Task details: In the entries below, the lines from the one with "bed_band = dome_band(middle[0], TRAY_LENGTH" through the one with "obj.matrix_parent_inverse = Matrix.Identity(4)" are to be copied exactly; both ends count.

Records for processing:
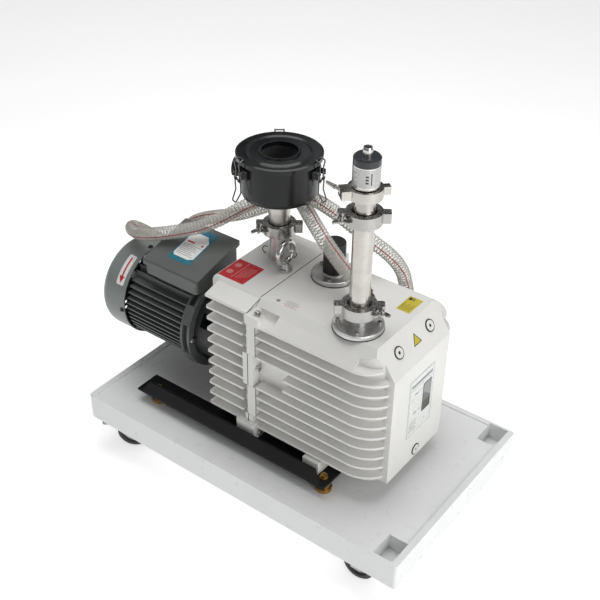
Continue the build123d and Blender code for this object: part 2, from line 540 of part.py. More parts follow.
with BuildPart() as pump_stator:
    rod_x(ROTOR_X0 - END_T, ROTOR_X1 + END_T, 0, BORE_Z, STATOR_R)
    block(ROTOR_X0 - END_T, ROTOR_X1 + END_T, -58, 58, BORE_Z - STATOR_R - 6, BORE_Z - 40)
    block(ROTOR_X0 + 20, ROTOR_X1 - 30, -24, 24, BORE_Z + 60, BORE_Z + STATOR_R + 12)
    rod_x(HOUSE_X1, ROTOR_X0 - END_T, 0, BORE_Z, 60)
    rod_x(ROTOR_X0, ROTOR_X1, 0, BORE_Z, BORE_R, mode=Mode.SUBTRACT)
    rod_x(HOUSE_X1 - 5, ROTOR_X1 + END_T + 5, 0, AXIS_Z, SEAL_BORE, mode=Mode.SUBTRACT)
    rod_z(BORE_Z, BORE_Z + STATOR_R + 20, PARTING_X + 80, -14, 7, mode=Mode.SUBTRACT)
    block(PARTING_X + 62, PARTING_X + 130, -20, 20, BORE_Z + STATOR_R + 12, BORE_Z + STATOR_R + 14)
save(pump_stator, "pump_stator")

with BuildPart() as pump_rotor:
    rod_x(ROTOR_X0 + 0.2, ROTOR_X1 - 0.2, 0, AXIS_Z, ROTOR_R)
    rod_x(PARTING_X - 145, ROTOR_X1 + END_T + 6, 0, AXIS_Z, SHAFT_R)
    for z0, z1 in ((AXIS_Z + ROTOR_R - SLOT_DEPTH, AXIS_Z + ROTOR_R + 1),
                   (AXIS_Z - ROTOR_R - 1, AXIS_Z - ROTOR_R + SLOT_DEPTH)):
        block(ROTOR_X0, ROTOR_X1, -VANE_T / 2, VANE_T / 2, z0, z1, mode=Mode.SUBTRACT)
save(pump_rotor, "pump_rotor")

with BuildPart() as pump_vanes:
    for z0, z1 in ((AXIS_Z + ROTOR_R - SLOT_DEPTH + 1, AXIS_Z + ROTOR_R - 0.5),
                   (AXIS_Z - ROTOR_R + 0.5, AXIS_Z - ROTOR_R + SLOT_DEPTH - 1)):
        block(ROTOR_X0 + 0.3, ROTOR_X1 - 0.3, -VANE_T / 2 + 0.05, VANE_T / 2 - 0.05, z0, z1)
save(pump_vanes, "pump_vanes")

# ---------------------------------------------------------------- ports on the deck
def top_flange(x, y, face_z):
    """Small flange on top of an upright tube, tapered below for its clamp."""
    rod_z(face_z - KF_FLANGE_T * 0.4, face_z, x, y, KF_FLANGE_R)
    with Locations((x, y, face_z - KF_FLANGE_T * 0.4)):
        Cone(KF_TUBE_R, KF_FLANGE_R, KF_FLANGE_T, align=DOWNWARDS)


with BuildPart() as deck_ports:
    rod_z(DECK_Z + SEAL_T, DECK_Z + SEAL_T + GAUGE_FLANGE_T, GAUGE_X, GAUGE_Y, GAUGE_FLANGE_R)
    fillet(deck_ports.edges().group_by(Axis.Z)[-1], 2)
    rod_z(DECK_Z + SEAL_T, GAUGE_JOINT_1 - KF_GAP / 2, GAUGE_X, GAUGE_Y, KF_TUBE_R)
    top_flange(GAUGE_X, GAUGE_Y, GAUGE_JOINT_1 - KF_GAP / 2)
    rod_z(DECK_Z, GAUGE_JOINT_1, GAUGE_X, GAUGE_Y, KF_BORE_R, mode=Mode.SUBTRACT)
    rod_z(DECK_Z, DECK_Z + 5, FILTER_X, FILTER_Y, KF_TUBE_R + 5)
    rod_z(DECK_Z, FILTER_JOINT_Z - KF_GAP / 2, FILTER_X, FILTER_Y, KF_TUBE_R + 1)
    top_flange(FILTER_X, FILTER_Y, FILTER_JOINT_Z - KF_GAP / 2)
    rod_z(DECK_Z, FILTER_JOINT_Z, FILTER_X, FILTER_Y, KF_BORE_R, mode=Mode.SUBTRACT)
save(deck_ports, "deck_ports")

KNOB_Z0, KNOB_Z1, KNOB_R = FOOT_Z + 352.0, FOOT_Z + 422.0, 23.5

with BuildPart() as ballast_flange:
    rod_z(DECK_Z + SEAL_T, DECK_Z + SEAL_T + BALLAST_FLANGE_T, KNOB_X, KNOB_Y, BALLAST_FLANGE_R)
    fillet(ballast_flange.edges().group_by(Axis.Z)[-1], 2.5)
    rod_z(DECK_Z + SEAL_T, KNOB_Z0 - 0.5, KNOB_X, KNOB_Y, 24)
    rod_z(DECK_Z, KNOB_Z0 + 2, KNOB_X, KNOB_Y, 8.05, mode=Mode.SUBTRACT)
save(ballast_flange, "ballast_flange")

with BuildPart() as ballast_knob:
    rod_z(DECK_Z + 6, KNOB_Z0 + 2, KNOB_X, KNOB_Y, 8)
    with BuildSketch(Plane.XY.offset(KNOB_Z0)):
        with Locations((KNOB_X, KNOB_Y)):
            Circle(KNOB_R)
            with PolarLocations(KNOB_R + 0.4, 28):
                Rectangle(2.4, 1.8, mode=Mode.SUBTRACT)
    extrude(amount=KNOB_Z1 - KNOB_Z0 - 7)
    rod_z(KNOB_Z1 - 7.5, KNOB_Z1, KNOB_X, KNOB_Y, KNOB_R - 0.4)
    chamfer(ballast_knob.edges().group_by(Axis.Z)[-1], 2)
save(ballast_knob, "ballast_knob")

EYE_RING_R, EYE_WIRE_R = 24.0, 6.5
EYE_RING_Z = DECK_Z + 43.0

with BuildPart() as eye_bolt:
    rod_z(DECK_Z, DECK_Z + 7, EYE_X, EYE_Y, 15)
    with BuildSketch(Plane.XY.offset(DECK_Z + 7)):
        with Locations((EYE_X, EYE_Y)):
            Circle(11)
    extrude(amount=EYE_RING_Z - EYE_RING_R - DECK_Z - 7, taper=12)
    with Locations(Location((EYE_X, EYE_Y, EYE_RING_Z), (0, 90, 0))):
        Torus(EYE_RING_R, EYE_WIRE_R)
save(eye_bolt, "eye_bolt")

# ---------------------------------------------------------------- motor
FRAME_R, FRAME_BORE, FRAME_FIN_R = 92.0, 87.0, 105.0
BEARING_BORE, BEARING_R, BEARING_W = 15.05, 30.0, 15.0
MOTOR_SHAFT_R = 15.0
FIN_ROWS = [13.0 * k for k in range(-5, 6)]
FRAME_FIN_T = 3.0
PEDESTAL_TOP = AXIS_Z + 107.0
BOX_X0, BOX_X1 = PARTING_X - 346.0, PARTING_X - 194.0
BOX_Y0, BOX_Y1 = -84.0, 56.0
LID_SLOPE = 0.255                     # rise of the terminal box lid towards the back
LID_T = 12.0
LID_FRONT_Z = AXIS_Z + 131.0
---
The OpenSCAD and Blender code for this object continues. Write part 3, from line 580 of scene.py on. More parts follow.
...
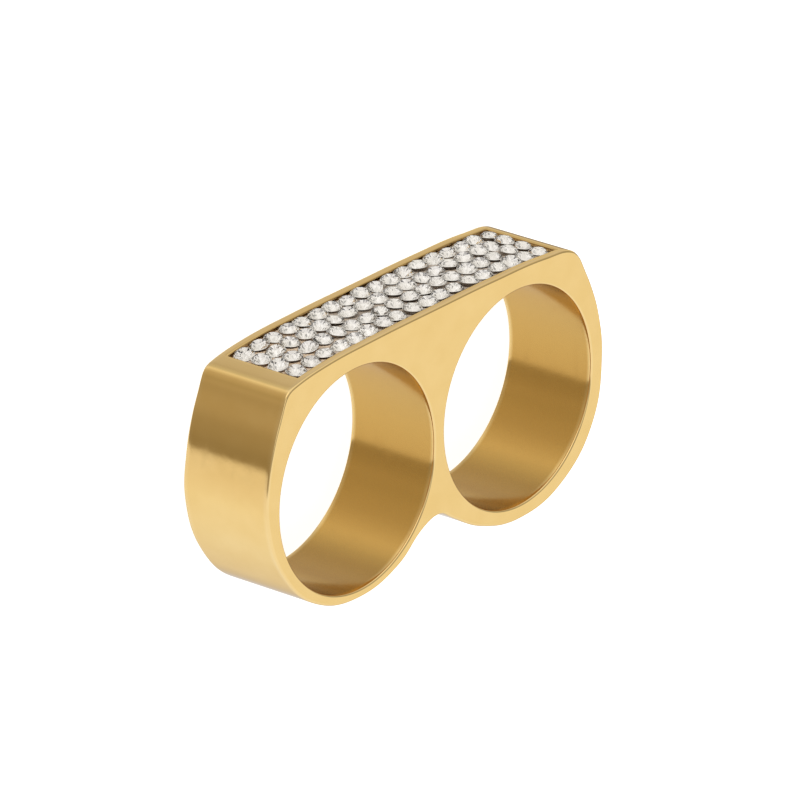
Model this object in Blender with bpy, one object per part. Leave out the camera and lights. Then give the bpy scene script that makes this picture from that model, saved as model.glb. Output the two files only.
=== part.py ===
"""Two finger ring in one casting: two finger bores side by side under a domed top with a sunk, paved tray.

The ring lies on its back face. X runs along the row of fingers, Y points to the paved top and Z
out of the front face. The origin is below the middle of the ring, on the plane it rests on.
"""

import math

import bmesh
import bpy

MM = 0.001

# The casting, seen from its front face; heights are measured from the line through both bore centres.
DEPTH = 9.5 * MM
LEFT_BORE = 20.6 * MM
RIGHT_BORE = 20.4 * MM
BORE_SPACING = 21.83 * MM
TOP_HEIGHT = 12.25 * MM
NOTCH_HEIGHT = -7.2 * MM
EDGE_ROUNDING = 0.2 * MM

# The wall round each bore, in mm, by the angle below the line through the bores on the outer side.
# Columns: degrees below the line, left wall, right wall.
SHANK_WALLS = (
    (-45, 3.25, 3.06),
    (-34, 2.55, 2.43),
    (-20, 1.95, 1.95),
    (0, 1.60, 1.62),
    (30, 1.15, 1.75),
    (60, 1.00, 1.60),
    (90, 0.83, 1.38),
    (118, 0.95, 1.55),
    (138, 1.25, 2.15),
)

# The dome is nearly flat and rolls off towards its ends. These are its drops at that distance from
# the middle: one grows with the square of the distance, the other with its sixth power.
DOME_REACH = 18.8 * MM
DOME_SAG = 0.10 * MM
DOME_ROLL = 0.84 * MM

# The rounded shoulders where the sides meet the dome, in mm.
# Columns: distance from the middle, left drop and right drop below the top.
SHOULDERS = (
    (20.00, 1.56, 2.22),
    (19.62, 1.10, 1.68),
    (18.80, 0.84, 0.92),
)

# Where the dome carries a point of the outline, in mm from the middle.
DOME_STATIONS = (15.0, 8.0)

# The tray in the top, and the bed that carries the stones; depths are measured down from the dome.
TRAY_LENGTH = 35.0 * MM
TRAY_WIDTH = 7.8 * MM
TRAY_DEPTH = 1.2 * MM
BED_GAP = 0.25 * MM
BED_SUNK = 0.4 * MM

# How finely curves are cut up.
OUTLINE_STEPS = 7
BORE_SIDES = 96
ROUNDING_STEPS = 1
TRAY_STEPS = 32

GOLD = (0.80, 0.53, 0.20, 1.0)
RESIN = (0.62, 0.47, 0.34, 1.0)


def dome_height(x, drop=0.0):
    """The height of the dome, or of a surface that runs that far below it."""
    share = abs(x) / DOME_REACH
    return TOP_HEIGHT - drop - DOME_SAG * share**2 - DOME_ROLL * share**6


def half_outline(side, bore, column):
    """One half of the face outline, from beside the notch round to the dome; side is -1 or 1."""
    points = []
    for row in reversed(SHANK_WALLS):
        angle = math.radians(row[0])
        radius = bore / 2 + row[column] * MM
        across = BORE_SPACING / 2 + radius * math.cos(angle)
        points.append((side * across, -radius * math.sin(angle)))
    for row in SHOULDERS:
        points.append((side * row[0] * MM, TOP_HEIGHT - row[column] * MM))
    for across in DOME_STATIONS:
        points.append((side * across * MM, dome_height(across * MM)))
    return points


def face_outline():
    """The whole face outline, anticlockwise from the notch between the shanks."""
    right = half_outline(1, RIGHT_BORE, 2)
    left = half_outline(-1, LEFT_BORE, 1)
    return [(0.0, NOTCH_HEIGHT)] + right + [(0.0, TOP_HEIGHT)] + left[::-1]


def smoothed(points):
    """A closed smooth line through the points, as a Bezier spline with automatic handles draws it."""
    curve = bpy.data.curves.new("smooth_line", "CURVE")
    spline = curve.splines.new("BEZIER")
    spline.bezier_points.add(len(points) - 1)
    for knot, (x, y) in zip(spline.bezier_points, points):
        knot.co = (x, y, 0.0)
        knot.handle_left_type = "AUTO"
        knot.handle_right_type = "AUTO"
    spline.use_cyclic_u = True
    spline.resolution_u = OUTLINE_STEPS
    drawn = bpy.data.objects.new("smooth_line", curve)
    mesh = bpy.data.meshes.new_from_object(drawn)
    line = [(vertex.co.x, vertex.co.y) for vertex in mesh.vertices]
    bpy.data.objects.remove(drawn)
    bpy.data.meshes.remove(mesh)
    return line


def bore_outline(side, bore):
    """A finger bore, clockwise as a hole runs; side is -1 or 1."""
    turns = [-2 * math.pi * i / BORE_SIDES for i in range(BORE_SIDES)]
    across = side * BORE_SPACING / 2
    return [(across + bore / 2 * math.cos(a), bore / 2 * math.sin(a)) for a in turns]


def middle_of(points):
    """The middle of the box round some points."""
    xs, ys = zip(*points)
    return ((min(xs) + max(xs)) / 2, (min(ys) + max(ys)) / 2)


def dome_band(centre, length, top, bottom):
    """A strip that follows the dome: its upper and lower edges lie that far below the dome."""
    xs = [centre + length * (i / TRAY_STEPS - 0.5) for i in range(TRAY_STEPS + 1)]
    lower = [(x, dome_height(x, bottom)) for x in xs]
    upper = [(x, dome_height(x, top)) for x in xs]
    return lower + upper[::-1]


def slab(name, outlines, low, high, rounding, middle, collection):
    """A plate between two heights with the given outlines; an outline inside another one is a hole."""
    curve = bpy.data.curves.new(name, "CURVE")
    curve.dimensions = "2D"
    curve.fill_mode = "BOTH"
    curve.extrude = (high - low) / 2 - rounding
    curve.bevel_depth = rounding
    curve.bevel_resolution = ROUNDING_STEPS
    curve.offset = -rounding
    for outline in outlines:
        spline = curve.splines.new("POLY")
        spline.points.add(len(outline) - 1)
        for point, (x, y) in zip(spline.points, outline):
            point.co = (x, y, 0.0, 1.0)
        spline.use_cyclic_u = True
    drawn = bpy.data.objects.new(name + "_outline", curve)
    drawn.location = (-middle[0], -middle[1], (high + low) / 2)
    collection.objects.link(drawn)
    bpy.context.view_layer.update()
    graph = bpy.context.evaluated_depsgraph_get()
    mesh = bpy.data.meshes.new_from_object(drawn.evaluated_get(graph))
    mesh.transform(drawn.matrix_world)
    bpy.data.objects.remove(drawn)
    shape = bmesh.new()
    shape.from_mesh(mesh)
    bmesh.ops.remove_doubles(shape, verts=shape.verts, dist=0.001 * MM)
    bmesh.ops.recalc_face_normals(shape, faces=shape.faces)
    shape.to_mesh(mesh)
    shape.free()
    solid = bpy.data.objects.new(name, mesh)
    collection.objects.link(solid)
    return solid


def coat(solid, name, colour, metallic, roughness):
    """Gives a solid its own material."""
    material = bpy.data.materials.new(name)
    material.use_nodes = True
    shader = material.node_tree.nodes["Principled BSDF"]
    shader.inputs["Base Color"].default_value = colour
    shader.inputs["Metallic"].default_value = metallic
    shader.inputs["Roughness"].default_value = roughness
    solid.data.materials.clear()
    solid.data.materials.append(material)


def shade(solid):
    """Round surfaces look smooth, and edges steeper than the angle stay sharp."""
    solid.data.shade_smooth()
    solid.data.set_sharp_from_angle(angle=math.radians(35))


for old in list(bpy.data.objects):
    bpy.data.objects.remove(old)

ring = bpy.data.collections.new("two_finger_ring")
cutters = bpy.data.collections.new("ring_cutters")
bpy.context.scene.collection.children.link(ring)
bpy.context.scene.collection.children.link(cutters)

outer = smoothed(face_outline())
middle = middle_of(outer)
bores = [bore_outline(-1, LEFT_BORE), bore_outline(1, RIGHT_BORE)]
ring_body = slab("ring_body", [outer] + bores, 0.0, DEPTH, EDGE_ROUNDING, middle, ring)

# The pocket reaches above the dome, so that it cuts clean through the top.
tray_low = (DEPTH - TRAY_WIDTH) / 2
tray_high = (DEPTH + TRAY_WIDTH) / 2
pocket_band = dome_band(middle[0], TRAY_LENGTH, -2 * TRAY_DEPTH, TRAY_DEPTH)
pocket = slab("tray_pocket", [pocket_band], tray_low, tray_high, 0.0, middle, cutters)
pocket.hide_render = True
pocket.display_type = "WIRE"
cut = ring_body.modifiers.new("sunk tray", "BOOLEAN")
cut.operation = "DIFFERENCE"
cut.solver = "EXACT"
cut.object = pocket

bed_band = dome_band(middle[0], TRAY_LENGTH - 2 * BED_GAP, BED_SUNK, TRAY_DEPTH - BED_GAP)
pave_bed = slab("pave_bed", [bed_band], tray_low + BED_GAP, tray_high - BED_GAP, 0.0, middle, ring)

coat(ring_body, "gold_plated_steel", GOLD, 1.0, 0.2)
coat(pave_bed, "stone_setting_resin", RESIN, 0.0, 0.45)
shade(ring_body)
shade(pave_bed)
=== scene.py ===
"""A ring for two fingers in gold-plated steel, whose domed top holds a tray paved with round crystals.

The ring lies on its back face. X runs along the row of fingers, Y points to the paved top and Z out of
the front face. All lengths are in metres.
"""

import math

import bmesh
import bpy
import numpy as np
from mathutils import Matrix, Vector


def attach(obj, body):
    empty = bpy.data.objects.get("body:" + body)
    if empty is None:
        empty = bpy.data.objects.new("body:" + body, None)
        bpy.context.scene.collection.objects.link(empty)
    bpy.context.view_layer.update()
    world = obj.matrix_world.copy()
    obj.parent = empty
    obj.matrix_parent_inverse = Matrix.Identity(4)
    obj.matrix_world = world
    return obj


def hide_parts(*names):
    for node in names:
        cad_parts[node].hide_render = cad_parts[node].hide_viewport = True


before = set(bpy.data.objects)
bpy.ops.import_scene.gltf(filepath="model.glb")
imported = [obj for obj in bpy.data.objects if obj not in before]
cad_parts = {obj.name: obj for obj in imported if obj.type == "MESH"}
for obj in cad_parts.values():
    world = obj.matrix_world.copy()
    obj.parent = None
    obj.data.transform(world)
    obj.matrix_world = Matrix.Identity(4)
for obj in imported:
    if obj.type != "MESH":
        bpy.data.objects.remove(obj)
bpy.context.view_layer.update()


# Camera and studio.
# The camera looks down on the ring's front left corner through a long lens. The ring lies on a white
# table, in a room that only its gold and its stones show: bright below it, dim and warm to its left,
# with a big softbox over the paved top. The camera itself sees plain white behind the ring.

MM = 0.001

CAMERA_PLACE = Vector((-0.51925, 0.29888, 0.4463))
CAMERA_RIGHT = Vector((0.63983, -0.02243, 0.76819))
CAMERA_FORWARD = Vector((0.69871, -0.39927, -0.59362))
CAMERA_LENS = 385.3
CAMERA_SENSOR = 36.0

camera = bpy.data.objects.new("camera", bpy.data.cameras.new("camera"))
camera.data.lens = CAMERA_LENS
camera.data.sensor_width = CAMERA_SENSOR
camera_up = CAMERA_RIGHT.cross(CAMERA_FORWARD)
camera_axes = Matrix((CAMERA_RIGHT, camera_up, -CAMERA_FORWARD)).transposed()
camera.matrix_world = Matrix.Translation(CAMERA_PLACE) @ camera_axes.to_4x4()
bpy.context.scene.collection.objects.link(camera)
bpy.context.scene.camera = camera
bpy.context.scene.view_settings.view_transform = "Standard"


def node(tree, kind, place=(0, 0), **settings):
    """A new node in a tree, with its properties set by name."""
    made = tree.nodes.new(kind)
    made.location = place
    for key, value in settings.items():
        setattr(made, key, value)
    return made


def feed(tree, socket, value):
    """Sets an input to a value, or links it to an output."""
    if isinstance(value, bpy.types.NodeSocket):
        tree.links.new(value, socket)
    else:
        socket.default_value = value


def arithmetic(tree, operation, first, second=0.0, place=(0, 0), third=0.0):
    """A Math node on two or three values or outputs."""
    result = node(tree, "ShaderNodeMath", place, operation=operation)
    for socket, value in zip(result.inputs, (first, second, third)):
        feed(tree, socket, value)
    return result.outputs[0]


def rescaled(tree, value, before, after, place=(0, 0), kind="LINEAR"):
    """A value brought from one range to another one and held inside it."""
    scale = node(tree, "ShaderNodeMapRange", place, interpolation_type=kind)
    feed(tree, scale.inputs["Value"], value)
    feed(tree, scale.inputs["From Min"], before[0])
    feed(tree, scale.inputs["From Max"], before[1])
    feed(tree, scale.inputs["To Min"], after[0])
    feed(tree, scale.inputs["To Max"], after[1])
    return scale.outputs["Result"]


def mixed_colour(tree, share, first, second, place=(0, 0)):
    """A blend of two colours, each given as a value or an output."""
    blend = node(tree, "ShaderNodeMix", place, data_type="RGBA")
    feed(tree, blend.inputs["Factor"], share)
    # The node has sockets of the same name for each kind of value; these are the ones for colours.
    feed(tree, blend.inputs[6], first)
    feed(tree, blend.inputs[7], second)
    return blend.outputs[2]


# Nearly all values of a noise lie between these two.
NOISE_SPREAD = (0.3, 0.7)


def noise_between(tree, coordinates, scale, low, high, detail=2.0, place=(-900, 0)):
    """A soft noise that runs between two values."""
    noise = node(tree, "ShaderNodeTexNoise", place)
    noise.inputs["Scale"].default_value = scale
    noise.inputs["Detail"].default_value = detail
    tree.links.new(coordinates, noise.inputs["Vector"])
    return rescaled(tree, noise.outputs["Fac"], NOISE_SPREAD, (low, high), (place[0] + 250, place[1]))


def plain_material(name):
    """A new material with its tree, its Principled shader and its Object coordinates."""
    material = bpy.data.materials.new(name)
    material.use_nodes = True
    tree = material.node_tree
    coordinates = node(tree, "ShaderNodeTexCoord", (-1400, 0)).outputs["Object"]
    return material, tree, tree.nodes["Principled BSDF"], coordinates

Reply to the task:
bed_band = dome_band(middle[0], TRAY_LENGTH - 2 * BED_GAP, BED_SUNK, TRAY_DEPTH - BED_GAP)
pave_bed = slab("pave_bed", [bed_band], tray_low + BED_GAP, tray_high - BED_GAP, 0.0, middle, ring)

coat(ring_body, "gold_plated_steel", GOLD, 1.0, 0.2)
coat(pave_bed, "stone_setting_resin", RESIN, 0.0, 0.45)
shade(ring_body)
shade(pave_bed)
=== scene.py ===
"""A ring for two fingers in gold-plated steel, whose domed top holds a tray paved with round crystals.

The ring lies on its back face. X runs along the row of fingers, Y points to the paved top and Z out of
the front face. All lengths are in metres.
"""

import math

import bmesh
import bpy
import numpy as np
from mathutils import Matrix, Vector


def attach(obj, body):
    empty = bpy.data.objects.get("body:" + body)
    if empty is None:
        empty = bpy.data.objects.new("body:" + body, None)
        bpy.context.scene.collection.objects.link(empty)
    bpy.context.view_layer.update()
    world = obj.matrix_world.copy()
    obj.parent = empty
    obj.matrix_parent_inverse = Matrix.Identity(4)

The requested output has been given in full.